The same counties in Arkansas where Biden outran the libertarian senate candidate, there were a lot more presidential voters than senate voters. This once again suggests Biden only voters.

Claim 4: Absence of Mail-In Vote Vetting

Cortes claims that mail-in ballots were not properly vetted. He specifically mentions Pennsylvania as a state he thinks did not properly vet its mail-in ballots. His evidence for this is a mail-in ballot rejection rate of 0.03%, which is unusually low. Cortes does not cite a source for this number, and I was unable to find any source to confirm this. In fact, complete data on the number of mail-in ballots rejected in Pennsylvania is not yet available. Ballotpedia lists mail-in rejection rate by state, but does not yet have a number listed for Pennsylvania, or a majority of states. The states that have data listed do not seem unusual compared to past years. A USA Today story states:

Philadelphia's final mail ballot rejection numbers are still being sorted out, along with other counties and states: It could be spring before the full number of rejected ballots is known.

So where could Cortes have gotten this number? I suspect he got it from a justthenews.com article first published on November 6, 2020. This article provides a 0.03% rejection rate, and even suggested that the number raised "potential questions." Cortes published his article 3 days later. The justthenews.com article was later updated with the following correction:

Correction: An earlier version of this story incorrectly reported a premature, overall mail-in ballot rejection rate in Pennsylvania on the basis of a partial, early count of rejected absentee ballots current as of Nov. 5. A final mail ballot rejection rate "is typically not available until some weeks after the election, once all ballots have been canvassed by counties," a spokeswoman for the Pennsylvania Department of State has clarified. In this cycle, she added, "The canvassing of mail ballots in some counties continued through the week of November 9."
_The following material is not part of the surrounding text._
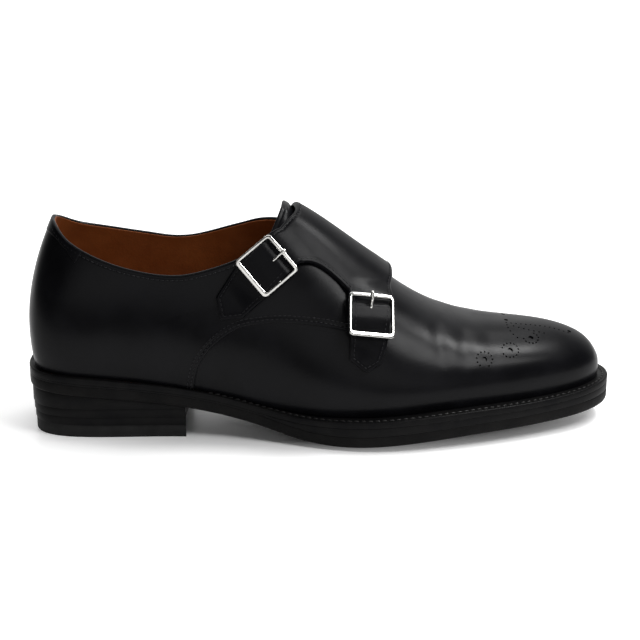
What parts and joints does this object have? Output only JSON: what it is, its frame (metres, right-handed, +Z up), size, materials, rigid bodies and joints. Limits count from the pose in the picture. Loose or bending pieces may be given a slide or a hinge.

Cortes repeated a false rejection rate as evidence of election irregularities. He has not corrected his article.

Conclusion

I have analyzed election data to test the four claims of election irregularities that Steve Cortes makes in his article. None of these claims holds up under closer inspection. Much of his analysis is based on flawed calculation, or complete misinformation. He cherry-picks states to make his points while ignoring nationwide trends. He cites improbable sounding, but statistically meaningless numbers. For example, that Biden doubled Obama's margin in a Pennsylvania county that Obama won by a small margin 8 years earlier.

The areas that Cortes called unusual were not unusual, but there were some places that actually were unusual. For example, the rural, majority Hispanic, Starr County, Texas saw an in turnout of 49% from 2016. The county swung towards Trump by 68% relative to 2012. Trump surpassed Republican senator John Cornyn's margin by 10%, on 18% higher turnout in the presidential election. This suggests the presence of Trump only voters. Every single one of these numbers stand out. These are some of the most extreme swings of any county in the US. Is this evidence of fraud favoring Trump in Starr County?

No. This was simply a county where Trump did extraordinarily well compared to past elections. In a country with over 3,000 counties, some counties are going to be extraordinary. There will also always be trends between elections. In 2020 suburbs shifted blue and rural areas shifted red. If votes didn't change between elections there would be no need to have them every 4 years. Cortes takes a different view. He treats every unexpected outcome as inconceivable. He portrays broad trends as inexplicable anomalies.

All of this serves his article's central thesis: that Biden's victory was statistically improbable. This conclusion is truly absurd. Biden got more votes than Trump in a high turnout election where he overperformed Obama in suburbs and underperformed Obama in cities. He outran some democratic senate candidates, and underran others. There were fewer senate votes than presidential votes. None of this is irregular. None of this is improbable. There is simply no statistical case against Biden's win.

Footnotes

[0]There is a very real and important field that uses statistics to look for election fraud. Cortes does not use these statistical methods, or any other statistical methods. He simply uses individual examples out of context. There are also studies that examine other claims of election irregularities in the 2020 election.

[1]The vast majority of counties in the US are just counties, but not all of them. All the counties in Louisiana are called Parishes. Washington DC is a federal district. Then there are some cities that are their own jurisdictions, and not in any county. Baltimore, MD; Carson City, NV; and St. Louis, MO are all independent cities. The remaining 38 independent cities are in Virginia. In Virginia every town of at least 10,000 becomes an independent city (in theory). Some of these cities share a name with a county in Virginia. Baltimore and St. Louis also share names with a county in Maryland and Missouri respectively. This all makes it hard to avoid false matches (Baltimore City vs Baltimore County), so I decided to classify every jurisdiction in my database as a county, city, parish or district. This process was further complicated by three edge cases, all in Virginia. Charles City County is a county in Virginia. It is not an independent city despite its name. This is also true of James City County, Virginia. Bedford City, Virginia lost its independent status in 2013, and was absorbed into Bedford County. This happened right in the middle of the time period I am analyzing.

[2]It can be very apparent when states do change their rules. For example, Georgia implemented automatic voter registration between 2016 and 2020 and saw turnout increase to record levels.

[3] In this context "Biden only" means a lot of voters probably voted for Biden and not the senate. We don't know whether these voters voted in other races down ballot. It is also possible there were a lot of Trump voters who didn't vote for senate, and a lot of Biden voters who also voted for Senator Sasse. I suspect it was mostly "Biden only" voters, but there is no way to know for certain.